A few days ago, a friend told about an article that I needed to read in Sports Illustrated. I’ve been a subscriber to the magazine for a few years, but I don’t always flip through every issue. Knowing that I’m an Andre Agassi fan, my friend pointed me to an article that appeared in the July 17th issue about Agassi that was entitled “Coming Into Focus.”
I’m currently working my way through the article. I say “working my way” because it’s about 8,000 words long and because I’m reading slowly—savoring every page. As I’ve written here recently, Agassi is about to play in his last major tournament—the U.S. Open. I count myself as an Andre Agassi fan, but not because he’s won a lot of tournaments. But rather, because of the way he learned to conduct himself on the court and for the person he’s become off the court—the man who started an academy for poor children who wouldn’t have had a chance otherwise.
But beyond his charity work, and his statesmanship, and his tenaciousness on the court, the things that make Andre Agassi tick are relatively unknown. At least until now. Gary Smith, the writer who wrote the article for Sports Illustrated did an unbelievable job of unpacking Agassi’s personality. Not too far into the article, he quotes Agassi as saying this:
“I can’t see anything objectively or in context,” he said. “I wish I could. It drives me crazy. It causes a lot of problems. Show me a drop of water, and I’m fine. I’ll learn everything about it. But don’t show me the ocean. Don't show me the whole forest. Every time I try to see the big picture, I’m finished, I’m lost....”

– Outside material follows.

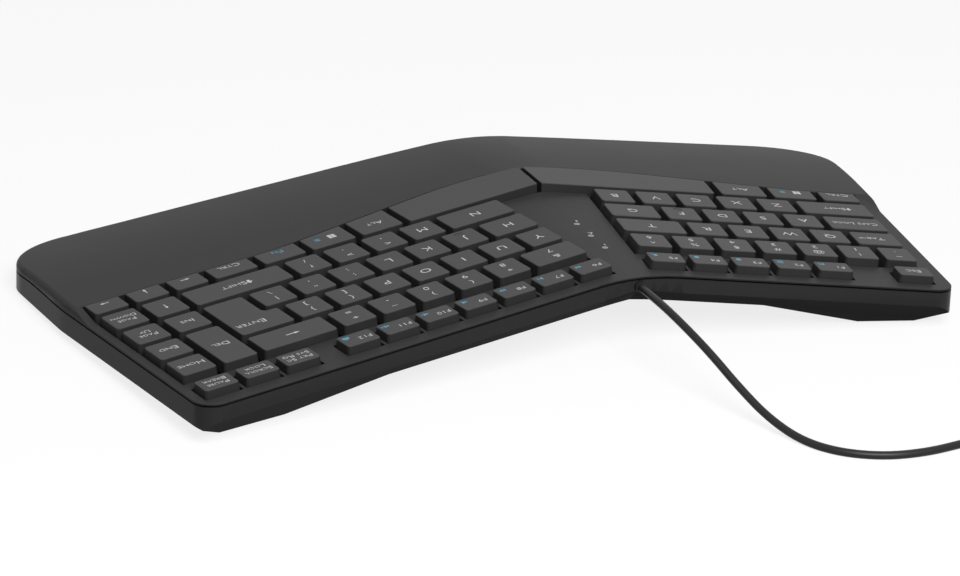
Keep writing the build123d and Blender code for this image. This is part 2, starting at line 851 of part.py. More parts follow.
def make_plug(start):
    """Neck, moulded body and hollow shell, in line with the end of the coil."""
    place = Plane(origin=start, x_dir=coil_way * -1, z_dir=(0, 0, 1)).location
    length, width, thick = plug_body_size
    lengthwise = (Align.MIN, Align.CENTER, Align.CENTER)
    neck = Plane.YZ * loft([Circle(plug_neck_radii[0]), Pos(0, 0, plug_neck_length) * Circle(plug_neck_radii[1])])
    grip = Box(length, width, thick, align=lengthwise)
    grip = fillet(grip.edges().filter_by(Axis.X), plug_edge)
    parts["usb_plug_body"] = place * (neck + Pos(plug_neck_length, 0, 0) * grip)
    length, width, thick = plug_shell_size
    shell = Box(length, width, thick, align=lengthwise)
    inside = width - 2 * plug_shell_wall, thick - 2 * plug_shell_wall
    shell -= Pos(plug_shell_wall, 0, 0) * Box(length, *inside, align=lengthwise)
    shell += Pos(0, 0, inside[1] / 2) * Box(
        length - plug_shell_wall, inside[0], plug_tongue, align=(Align.MIN, Align.CENTER, Align.MAX)
    )
    parts["usb_plug_shell"] = place * Pos(plug_neck_length + plug_body_size[0], 0, 0) * shell


def make_tie(arcs):
    """A flat band round all turns, where the lead enters the coil."""
    crossings = [(arc @ 1 - coil_entry).dot(coil_side) for arc in arcs[1::2]]
    room = lying + tie_clearance
    low, high = -room, max(crossings) + room
    foot, top = tie_thickness, coil_lying + coil_layer + room
    place = Plane(origin=Vector(*coil_start, 0), x_dir=coil_way, z_dir=(0, 0, 1)).location
    turned = -1 if (coil_side - coil_way.rotate(Axis.Z, 90)).length > 1 else 1
    band = Box(tie_width, high - low + 2 * tie_thickness, top - foot + 2 * tie_thickness)
    band -= Box(tie_width * 2, high - low, top - foot)
    parts["coil_tie"] = place * Pos(0, turned * (low + high) / 2, (foot + top) / 2) * band


# Build, stand on the desk and write

def build():
    plan = housing_plan()
    make_cover(plan)
    make_tub(plan)
    make_caps()
    for side in (1, -1):
        make_stack(side)
    make_board()
    make_feet()
    make_pads()
    make_screws()
    make_gland()
    for name, shape in parts.items():
        parts[name] = on_desk * shape
    body = Compound([solid for shape in parts.values() for solid in shape.solids()]).bounding_box()
    middle = body.center()
    make_lead()
    shift = Pos(-middle.X, -middle.Y, -body.min.Z)
    for name, shape in parts.items():
        parts[name] = shift * shape
    return shift


placed = build()
os.makedirs("parts", exist_ok=True)
for name, shape in parts.items():
    export_step(shape, f"parts/{name}.step")
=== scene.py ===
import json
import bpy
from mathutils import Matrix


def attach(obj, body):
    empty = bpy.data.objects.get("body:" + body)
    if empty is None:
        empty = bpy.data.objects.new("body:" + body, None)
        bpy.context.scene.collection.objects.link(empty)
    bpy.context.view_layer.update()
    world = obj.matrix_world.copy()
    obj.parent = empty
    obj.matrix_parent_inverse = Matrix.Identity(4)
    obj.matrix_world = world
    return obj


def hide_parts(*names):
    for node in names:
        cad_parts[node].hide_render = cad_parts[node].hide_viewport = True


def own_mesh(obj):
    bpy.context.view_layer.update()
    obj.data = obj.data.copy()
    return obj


bl_info = {
    "name": "Ergonomic split keyboard",
    "version": (1, 0, 0),
    "blender": (4, 5, 0),
    "location": "3D View > Sidebar > Keyboard",
    "description": "Dresses the packed keyboard: caps with legends, cover, tub, lead and studio",
    "category": "Object",
}

from math import cos, pi, radians, sin

import bmesh
import bpy
from bpy.props import FloatProperty, FloatVectorProperty, IntProperty, PointerProperty
from mathutils import Matrix, Vector
from mathutils.bvhtree import BVHTree

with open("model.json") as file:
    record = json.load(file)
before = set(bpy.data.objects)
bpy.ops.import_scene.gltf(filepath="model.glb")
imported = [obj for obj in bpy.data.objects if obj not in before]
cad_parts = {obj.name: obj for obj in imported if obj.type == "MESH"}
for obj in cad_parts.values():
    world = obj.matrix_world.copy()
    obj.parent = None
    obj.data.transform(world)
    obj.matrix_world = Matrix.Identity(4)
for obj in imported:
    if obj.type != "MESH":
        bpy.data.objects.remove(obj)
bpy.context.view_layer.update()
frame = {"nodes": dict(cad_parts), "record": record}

mm = 0.001

# The key field's own frame, in metres: X to the user's right, Y away from the user, and the ridge
# between the halves at X = 0. Each half is turned by the split and sloped by the tent.

pitch, row_pitch = 0.019, 0.0191
split, tent = radians(8.8), radians(6.4)
standing = (
    Matrix.Translation((-0.0306419, -0.0159215, 0.0382))
    @ Matrix.Rotation(radians(2.5), 4, "X")
    @ Matrix.Rotation(radians(-1.15), 4, "Y")
)


def key_plane(side):
    """The frame of the tilted key plane of the right (1) or the left (-1) half."""
    return standing @ Matrix.Rotation(side * split, 4, "Z") @ Matrix.Rotation(side * tent, 4, "Y")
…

I reread this quote several times. And then I looked up something I wrote just last Friday on this blog: “I’ve always been the type who likes to experience the complete story. I hate to stop reading a book part way through, even if it is poorly written. I like to listen to entire albums, including the filler songs, because if I don’t, I somehow feel like I didn’t get the complete context of the artist’s message. And I refuse to just catch bits and pieces of a television show or movie because I will have missed too much to understand what’s really going on. A little compulsive? Yeah, maybe. But, I like to think of it as, ‘living life in context.’”
Agassi doesn’t want to see the big picture because he can’t find the context in it. I must see the big picture or I can’t find the context. Two completely different routes to the same path—context. Why does such a thing matter so much? To some level, day to day life must make sense for me to put my entire being into it. All of the pieces don’t need to fit neatly together, but if I can’t see the context, at least at some level, I drift. I allow myself to lose my way.
Later in the article, Agassi said something else that made me do a double-take: “I’m bound and determined to eat experience,” he says. “If you give me an option to cut a corner, I take more than I should. But if I make it hard, if I face it at its worst, then I stay focused and driven and it only gets better from there. I need to be in the thick of process. So I can’t let myself have shortcuts.”
By “eating experience,” he means reveling in it, learning from it, and ultimately, growing from it. He needs to be “in the thick of process” to excel in life. That’s exactly what I was trying to say in my initial post about context. I need context. I crave it. And when I get it, I can stay focused.
This article is full of fantastic introspection, and I may just continue on with my comments tomorrow about additional gems in the article. If you get a chance, I’d highly recommend that you read it online if you don’t have access to the July 17th issue of Sports Illustrated. Unfortunately, you have to be a subscriber to read the online version, but in my opinion, this one article is worth the subscription price.